**What is expected**
Return all lines where the word "axes" can be found.

**Stored data**
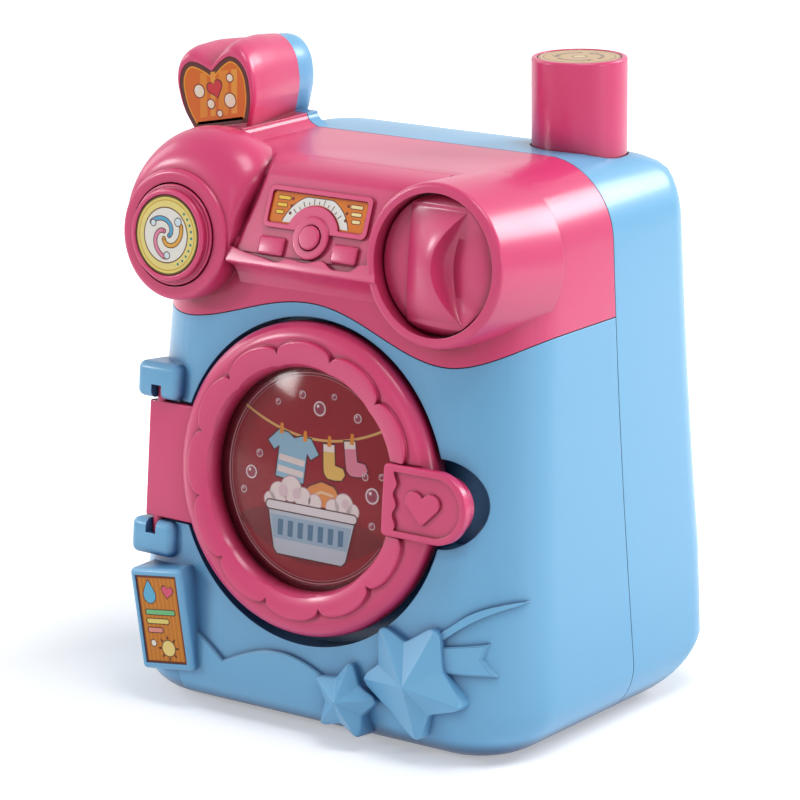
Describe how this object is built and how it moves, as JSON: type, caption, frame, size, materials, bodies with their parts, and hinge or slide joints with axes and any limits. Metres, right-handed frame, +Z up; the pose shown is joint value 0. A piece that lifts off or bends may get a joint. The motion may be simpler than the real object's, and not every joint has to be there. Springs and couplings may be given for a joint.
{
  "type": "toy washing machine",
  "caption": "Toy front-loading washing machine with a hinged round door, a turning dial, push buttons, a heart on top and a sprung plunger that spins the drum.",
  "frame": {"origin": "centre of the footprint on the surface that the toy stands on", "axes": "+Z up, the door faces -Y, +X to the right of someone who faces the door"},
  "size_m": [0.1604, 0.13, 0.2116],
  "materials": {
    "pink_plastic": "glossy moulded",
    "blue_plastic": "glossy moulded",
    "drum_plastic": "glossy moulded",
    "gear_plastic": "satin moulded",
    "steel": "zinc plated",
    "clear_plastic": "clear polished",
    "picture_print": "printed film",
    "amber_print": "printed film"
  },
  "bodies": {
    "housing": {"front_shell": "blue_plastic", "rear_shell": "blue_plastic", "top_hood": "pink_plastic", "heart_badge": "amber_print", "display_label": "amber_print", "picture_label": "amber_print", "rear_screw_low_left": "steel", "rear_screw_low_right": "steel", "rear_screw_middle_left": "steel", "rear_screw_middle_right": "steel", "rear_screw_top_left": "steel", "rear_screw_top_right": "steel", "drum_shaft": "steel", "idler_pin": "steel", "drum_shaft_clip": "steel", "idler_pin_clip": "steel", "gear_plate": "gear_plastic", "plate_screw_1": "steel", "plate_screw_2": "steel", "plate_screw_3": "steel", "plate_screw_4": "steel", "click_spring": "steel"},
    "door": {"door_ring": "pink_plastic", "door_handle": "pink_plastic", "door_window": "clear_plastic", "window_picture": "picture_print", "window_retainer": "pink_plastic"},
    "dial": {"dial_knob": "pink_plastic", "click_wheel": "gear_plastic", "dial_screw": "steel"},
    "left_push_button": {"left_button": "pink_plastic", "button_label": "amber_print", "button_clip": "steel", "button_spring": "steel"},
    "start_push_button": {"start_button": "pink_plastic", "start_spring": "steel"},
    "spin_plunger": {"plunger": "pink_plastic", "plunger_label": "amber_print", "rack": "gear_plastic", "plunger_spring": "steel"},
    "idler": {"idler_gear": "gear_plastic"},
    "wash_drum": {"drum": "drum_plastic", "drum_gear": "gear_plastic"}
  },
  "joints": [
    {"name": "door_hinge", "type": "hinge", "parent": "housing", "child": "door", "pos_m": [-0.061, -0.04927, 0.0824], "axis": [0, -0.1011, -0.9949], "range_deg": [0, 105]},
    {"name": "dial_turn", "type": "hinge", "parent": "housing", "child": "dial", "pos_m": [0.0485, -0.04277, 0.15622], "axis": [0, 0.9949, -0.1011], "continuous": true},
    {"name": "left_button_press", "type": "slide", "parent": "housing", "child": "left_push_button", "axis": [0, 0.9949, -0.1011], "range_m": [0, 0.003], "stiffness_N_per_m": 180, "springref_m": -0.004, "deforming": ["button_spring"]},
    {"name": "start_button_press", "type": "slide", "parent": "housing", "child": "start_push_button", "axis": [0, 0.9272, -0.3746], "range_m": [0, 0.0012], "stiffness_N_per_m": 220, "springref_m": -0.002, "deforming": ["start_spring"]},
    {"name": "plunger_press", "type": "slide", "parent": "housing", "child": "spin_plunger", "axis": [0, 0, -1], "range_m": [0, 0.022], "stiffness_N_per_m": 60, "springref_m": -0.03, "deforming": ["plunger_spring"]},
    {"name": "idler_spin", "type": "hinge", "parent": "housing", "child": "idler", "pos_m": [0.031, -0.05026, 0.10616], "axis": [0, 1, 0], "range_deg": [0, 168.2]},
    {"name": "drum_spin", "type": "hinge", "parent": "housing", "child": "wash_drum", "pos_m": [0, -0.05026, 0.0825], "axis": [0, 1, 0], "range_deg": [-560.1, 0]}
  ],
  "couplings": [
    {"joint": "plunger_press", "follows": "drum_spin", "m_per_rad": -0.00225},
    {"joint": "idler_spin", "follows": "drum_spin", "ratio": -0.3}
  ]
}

**Reply to the exercise**
Describe how this object is built and how it moves, as JSON: type, caption, frame, size, materials, bodies with their parts, and hinge or slide joints with axes and any limits. Metres, right-handed frame, +Z up; the pose shown is joint value 0. A piece that lifts off or bends may get a joint. The motion may be simpler than the real object's, and not every joint has to be there. Springs and couplings may be given for a joint.
  "frame": {"origin": "centre of the footprint on the surface that the toy stands on", "axes": "+Z up, the door faces -Y, +X to the right of someone who faces the door"},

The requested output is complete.